Matapedia River, Gaspé – photo Charles Cusson


The Matane has gone into overdrive with the thick of the traditional run happening as you read this report.  To August 8th, 2,610 fish have made it through the fish ladder.  There are 390 more fish in the river than all of last season.  To August 4th, reported captures are 254 salmon and 325 grilse.   Only a few releases have been reported.  A large part of the increase is being produced by the excellent number of grilse migrating to the river.  The salmon to grilse ratio is hovering around 1 to 1.


To August 8th, 895 salmon have been landed and released (99 more than same date in 2010).  The number of captures is up from 340 in 2010 to 594 in 2011.  Since all salmon have to be released in the Bonaventure, the increase numbers of captures continues to be due to a very good grilse run.  A recent increase in the water flow will ensure that angling will continue be good through August.

York, Dartmouth, St-Jean

The in-river counts have been concluded on the York and the St-Jean.  For the York, 1,300 fish were counted (1,071 salmon and 229 grilse), on the St-Jean 847 fish were counted (696 salmon and 151 grilse).  It is important to note that the St-Jean count is lower than expected due to the barrier fence at Big Indian pool was down for a few days due to high water.  To August 8th, all rivers are reporting excellent waters flows and levels with very clear visibility.  Precipitation continues to fall in these watersheds and will ensure good angling for August.  Results of the Dartmouth count were not available at the time of this report.

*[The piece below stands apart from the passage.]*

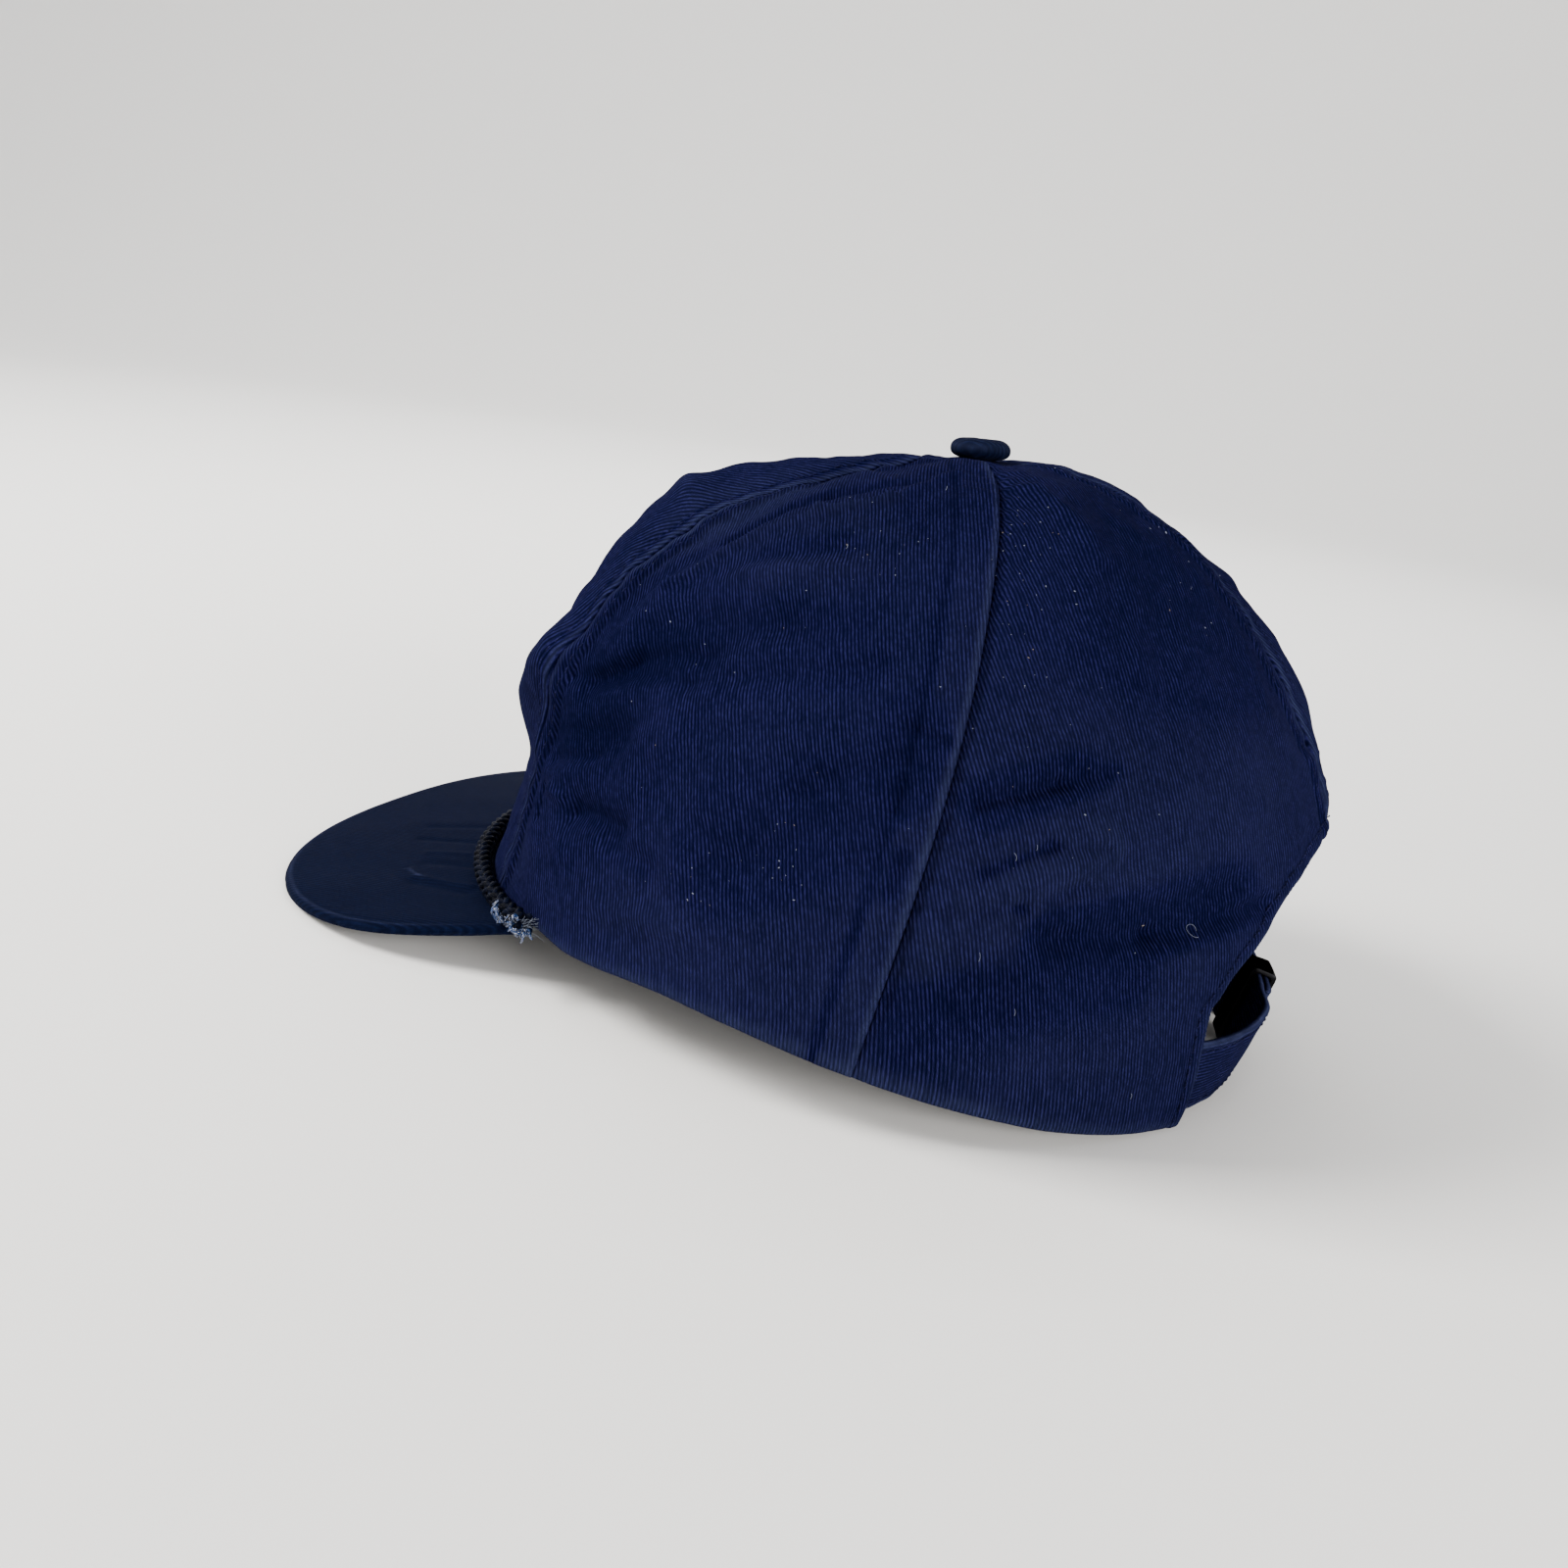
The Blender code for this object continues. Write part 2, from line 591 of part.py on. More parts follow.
def build():
    for old in list(bpy.data.objects):
        bpy.data.objects.remove(old, do_unlink=True)
    cotton = new_material("crown_cotton", NAVY_COTTON, 0.9)
    peak_cotton = new_material("peak_cotton", PEAK_COTTON, 0.85)
    rope_yarn = new_material("rope_yarn", ROPE_NAVY, 0.5)
    slide_metal = new_material("slide_metal", SLIDE_METAL, 0.35, 1)
    holder = bpy.data.objects.new("cap_rest", None)
    bpy.context.scene.collection.objects.link(holder)
    full_panel("front_panel", -FRONT_SEAM, FRONT_SEAM, FRONT_COLUMNS, cotton, holder)
    full_panel("side_panel_left", FRONT_SEAM, MID_SEAM, SIDE_COLUMNS, cotton, holder)
    full_panel("side_panel_right", -MID_SEAM, -FRONT_SEAM, SIDE_COLUMNS, cotton, holder)
    back_panel("back_panel_left", 1, cotton, holder)
    back_panel("back_panel_right", -1, cotton, holder)
    add_peak(peak_cotton, holder)
    add_rope(rope_yarn, holder)
    add_button(cotton, holder)
    add_straps(cotton, holder)
    add_slide(slide_metal, holder)
    lay_down(holder, [piece for piece in bpy.data.objects if piece.parent])


build()
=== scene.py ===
"""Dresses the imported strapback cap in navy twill, with its seams, stitches, rope and strap.

The wearer faces -Y, the wearer's left is +X and +Z is up. Lengths are in metres. The
crown's shape repeats part.py, in the crown's own frame, and laid() then lays it down
as the CAD model lies. On the crown, azimuth 0 is the front, pi / 2 the wearer's left
and pi the back, and share runs up a meridian from 0 at the lower edge to 1 at the top.
"""

import itertools
import math
from collections import namedtuple

import bmesh
import bpy
import numpy as np
from mathutils import Matrix, Vector
from mathutils.kdtree import KDTree


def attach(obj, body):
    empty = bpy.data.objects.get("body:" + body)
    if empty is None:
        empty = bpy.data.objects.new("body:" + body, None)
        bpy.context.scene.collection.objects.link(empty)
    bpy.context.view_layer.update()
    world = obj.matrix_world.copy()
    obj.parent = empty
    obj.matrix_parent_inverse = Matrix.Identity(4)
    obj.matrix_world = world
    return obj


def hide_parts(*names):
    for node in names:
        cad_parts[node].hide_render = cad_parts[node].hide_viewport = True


# Camera and light
VIEW_AZIMUTH = math.radians(112.61)
VIEW_ELEVATION = math.radians(17.42)
VIEW_ROLL = math.radians(-8.75)
CAMERA_AT = (0.3390, 0.1372, 0.1561)
SENSOR_MM = 36
LENS_MM = 33.33
SEEN_FROM = 0.01
SEEN_TO = 50
FLOOR_RINGS = [0.02, 0.3, 0.8]
FLOOR_RADIUS = 1.6
FLOOR_SIDES = 96
SWEEP_RADIUS = 1.4
SWEEP_STEPS = 14
WALL_HEIGHT = 1.2

# How part.py lays the cap down
REST_TILT = math.radians(8.908)
REST_AT = np.array([0, 0.02501, 0.01386])

# Crown
CROWN_LENGTH = 0.200
CROWN_WIDTH = 0.1776
CROWN_HEIGHT = 0.118
CLOTH = 0.0015
SEAM_CENTRE_AHEAD = 0.0106
TOP_LEAN = math.radians(12.5)
TOP_LEAN_FROM = 0.5
TOP_HOLE_RADIUS = 0.0025
FRONT_SEAM = math.radians(43)
MID_SEAM = math.radians(116)
SEAM_GAP = 0.0003
SEAM_DIP = 0.0007
SEAM_DIP_REACH = 0.0035
SEAM_DIP_UNTIL = 0.9
LEVEL_RIM = 0.06

# Opening at the back
ARCH_HEIGHT = 0.0665
ARCH_WIDTH = 0.084
ARCH_FOOT_WIDTH = 0.070
ARCH_SHOULDER = 0.032
ARCH_FULLNESS = 1.3
ARCH_CURVE = 0.7 * ARCH_WIDTH

# Peak
PEAK_LENGTH = 0.050
PEAK_HALF_WIDTH = 0.0890
PEAK_THICKNESS = 0.003
PEAK_CORNER = math.radians(58)
PEAK_SLOPE = math.radians(18.2)
PEAK_BOW = 0.0071
PEAK_SQUARENESS = 0.71
PEAK_CORNER_TURN = 8
FRONT_DROP = 0.0175
CORNER_BLEND = math.radians(11)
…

Ann Smith of Quebec Sporting is reporting good numbers of fresh fish in the lower stretches of the St-Jean.

Gros Mecatina – Lower North Shore

Mécatina River – photo Charles Cusson

Better late than never.  Although the 2011 run was late arriving, Keith Bobbitt of the Pourvoirie Mécatina is reporting much larger numbers of fish migrating to this remote part of the salmon world as traditionally witnessed.  Angling has been excellent, with guests sometimes reaching their limit of released fish before lunch.  The Pourvoirie Mécatina is a recent addition to ASF’s live release outfitter group.